"Un fin de semana" de Peter Cameron
Al final, el trabajo de los libreros consiste fundamentalmente en conseguir que los libros encuentren a los lectores adecuados, llevar cada libro a las manos o las estanterías que mejor lo van a aprovechar, casi como quien arma un puzle, y, en ese sentido, no se nos ocurre bien a qué tipo de lector podría no gustarle o convenirle una novela como ésta. Si te gustan las cosas bien escritas (y bien traducidas, Álvaro Marcos mediante), y te interesa la vida, y te intrigan las personas, y te preocupan la enfermedad y el duelo, y te ha importado el amor y te sobran sus sucedáneos… entonces Un fin de semana te proporcionará cuatro o cinco horas magnéticas, intensas, de enorme placer.
Peter Cameron conoce y controla bien los símbolos literarios universales, y sabe que basta alejarse unas pocas estaciones de tren desde Nueva York para estar metido de lleno en la naturaleza, donde la civilización se va paulatinamente disolviendo y surge poco a poco lo salvaje, ya no el bosque sino casi la selva, de tan afiladas –aunque sutiles– como pueden ser las amenazas en esta novela: las baldosas de la cortesía se enmohecen y se agrietan y todo amenaza derrumbe, otra forma de mirarse, una violencia que ya no está tan contenida, pero que tampoco, afortunadamente, llega a estallar. Cuando hacia la mitad de la novela uno de los personajes (precisamente la figura extraña, el visitante inesperado) se da un baño en el río y observa que “el agua, tan luminosa hacía unos momentos, se había tornado oscura”, el lector de cuentos (o poemas) tradicionales ya sabe que las cosas se van a complicar. Son metáforas de primer grado, como el detalle, tan paulausteriano, de que el personaje menos locuaz y más solitario de la novela se dedique a construir un muro.
De todos modos, sucede que cuando creíamos conocer más o menos a los personajes (que están maravillosamente perfilados) es cuando empiezan a comportarse de forma ligeramente inesperada, de un modo que, apenas familiarizados con ellos, podríamos considerar impropio de su carácter. Pero ese fenómeno es algo de lo que, oblicuamente, advierte la misma novela en cuanto los personajes se reúnen y se conocen: “Es extraño ver a alguien con quien hasta entonces sólo has estado a solas interactuando con otras personas, porque ese alguien conocido por ti desaparece y es reemplazado por otra persona diferente, más compleja”, o, después, alguien cree que “eso es lo interesante de conocer gente nueva: uno se ve a sí mismo de otro modo”.

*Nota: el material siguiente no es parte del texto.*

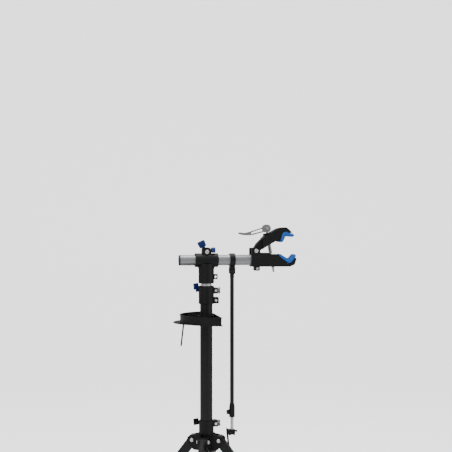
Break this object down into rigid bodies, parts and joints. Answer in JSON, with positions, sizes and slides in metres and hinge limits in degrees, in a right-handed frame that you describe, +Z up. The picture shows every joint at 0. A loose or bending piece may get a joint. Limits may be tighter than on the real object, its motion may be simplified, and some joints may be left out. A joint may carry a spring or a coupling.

Esa misma voz dice en algún momento que “no hay razón para seguir escribiendo novelas. Los problemas que las novelas resuelven mejor ya no existen”, pero, curiosamente, la misma novela en la que leemos esa opinión la desmiente. Cambian las cosas pero no el fondo, y hay conflictos eternos en los que la narrativa puede seguir indagando, como demuestra Un fin de semana de un modo elegante pero poderoso, con una serenidad que al final resulta impactante.